La recherche en français : un bilan préoccupant
Le réseau scientifique Acfas a dévoilé ce midi, lors d’un événement virtuel, les conclusions d’une enquête de deux ans sur l’état de la recherche réalisée en français au Canada. À la grandeur du pays, 35 410 francophones enseignent au niveau postsecondaire, dont 7615 hors Québec. Quel portrait de la situation brossent ces titulaires d’un poste de professeur, de chargé de cours ou d’assistant d’enseignement ?
Les résultats sont là, et ils n’ont rien pour nous réjouir. Le monde de la recherche subit une forte pression pour travailler et publier en anglais, lingua franca de l’érudition à l’époque actuelle.
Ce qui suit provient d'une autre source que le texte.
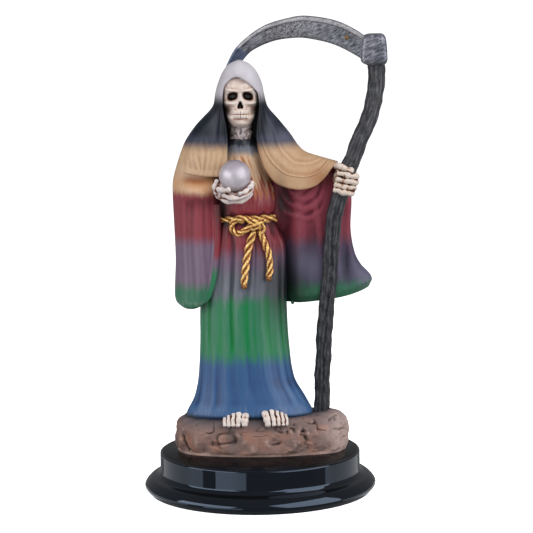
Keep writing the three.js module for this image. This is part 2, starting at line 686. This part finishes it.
/** The whole casting as one solid. */
function casting() {
  const pieces = [
    mound(), robe(), mantle(), armDrape(), wideSleeve(), hangingSleeve(), hangingSleeve(0.6, 0.9),
    skull(), neck(), ball(), ...openHand(), shaft(), ...fist(), blade(), socket(), rivet(),
    ...girdle(), ...foot(-3.9, -1, -0.2, 0), ...foot(1.6, 1, 0.9, 0.5),
  ];
  const joined = pieces.map(solid).reduce((whole, piece) => whole.add(piece));
  // The largest body is the outer skin: the others are hollows that the pieces enclose.
  const [outer] = joined.decompose().sort((one, other) => other.volume() - one.volume());
  return geometryOf(outer);
}

/** The plinth, turned about its axis: underside, toe, spreading foot, cove, drum and rounded top edge. */
function plinth() {
  const arc = (x, y, radius, from, to, steps) => {
    const points = [];
    for (let k = 0; k <= steps; k += 1) {
      const angle = THREE.MathUtils.degToRad(lerp(from, to, k / steps));
      points.push(new THREE.Vector2(x + radius * Math.cos(angle), y + radius * Math.sin(angle)));
    }
    return points;
  };
  const toe = new THREE.CatmullRomCurve3([
    new THREE.Vector3(FOOT_RADIUS - TOE_UNDERCUT, 0, 0),
    new THREE.Vector3(FOOT_RADIUS, TOE_HEIGHT, 0),
    new THREE.Vector3(lerp(FOOT_RADIUS, DRUM_RADIUS, 0.35), lerp(TOE_HEIGHT, FOOT_HEIGHT, 0.66), 0),
    new THREE.Vector3(DRUM_RADIUS + COVE_ROUND, FOOT_HEIGHT - COVE_ROUND * 0.3, 0),
  ]);
  const profile = [
    new THREE.Vector2(0, 0),
    ...toe.getPoints(5).map((p) => new THREE.Vector2(p.x, p.y)),
    new THREE.Vector2(DRUM_RADIUS, FOOT_HEIGHT + COVE_ROUND * 0.7),
    ...arc(DRUM_RADIUS - DRUM_EDGE_ROUND, PLINTH_HEIGHT - DRUM_EDGE_ROUND, DRUM_EDGE_ROUND, 0, 90, 2),
    new THREE.Vector2(0, PLINTH_HEIGHT),
  ];
  return new THREE.LatheGeometry(profile, PLINTH_SIDES).rotateX(Math.PI / 2);
}

function mesh(name, geometry, color, roughness) {
  const made = new THREE.Mesh(geometry, new THREE.MeshStandardMaterial({ color, roughness, metalness: 0 }));
  made.name = name;
  return made;
}

const figure = mesh("figure", casting(), 0x7c4650, 0.45);
figure.position.z = PLINTH_HEIGHT;

const group = new THREE.Group();
group.add(mesh("plinth", plinth(), 0x0b0c0f, 0.12), figure);

export default group;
Cela, on le savait. Mais à ce point ? Depuis les années 1960, seulement 10 % des revues créées au Canada sont d’expression française. La proportion des articles parus dans cette langue décline, mais aussi celle des demandes de subvention adressées aux organismes fédéraux. Tous les domaines sont touchés, même les sciences humaines, bien que celles-ci soient protégées par leurs liens étroits avec l’identité nationale. Plus inquiétant encore : dans les disciplines de la santé, rédiger une demande de subvention dans les mots de Molière réduit statistiquement les chances de l’obtenir, quel que soit le groupe d’appartenance linguistique de la personne qui la signe !
Parmi les 515 professeures et professeurs sondés, 65 % estiment qu’une recherche menée en français reçoit moins de reconnaissance et visibilité ; 42 %, que sa publication est jugée moins importante ; et 34 %, qu’il existe peu d’aide pour déposer des demandes de subvention.
Il est vain d’espérer contrer l’attractivité de la langue anglaise. Cependant, il est encore possible d’appuyer les communautés francophones qui contribuent à générer des connaissances au Canada. Les auteurs y vont de neuf recommandations pratiques. La première consiste à implanter un service d’aide à la recherche en français (SARF). Sous l’égide de l’Acfas, ce programme offrirait un soutien au dépôt de demandes de subventions ainsi que des mesures de diffusion et de valorisation du savoir acquis dans le second idiome officiel du Canada.
« Cette mesure nous paraît prometteuse. Nous nous mettons à la disposition de l’Acfas pour examiner le rôle que les professionnels et professionnelles de recherche pourraient y jouer », commente Claude Fortin, présidente de la Fédération du personnel professionnel des universités et de la recherche (FPPU). « Par ailleurs, 55 % des participants à l’enquête estiment difficile d’avoir accès à un assistant qui maîtrise le français. C’est une réalité préoccupante à nos yeux, car cette catégorie d’emploi appuie massivement l’organisation de la science au quotidien. Nous suivrons l’évolution de la situation dans les années à venir. »
L’événement en ligne Vitrine des savoirs, qui vulgarise des études menées par des francophones d’un bout à l’autre du Canada, se poursuit tout au long de la semaine. C’est ouvert à tout le monde.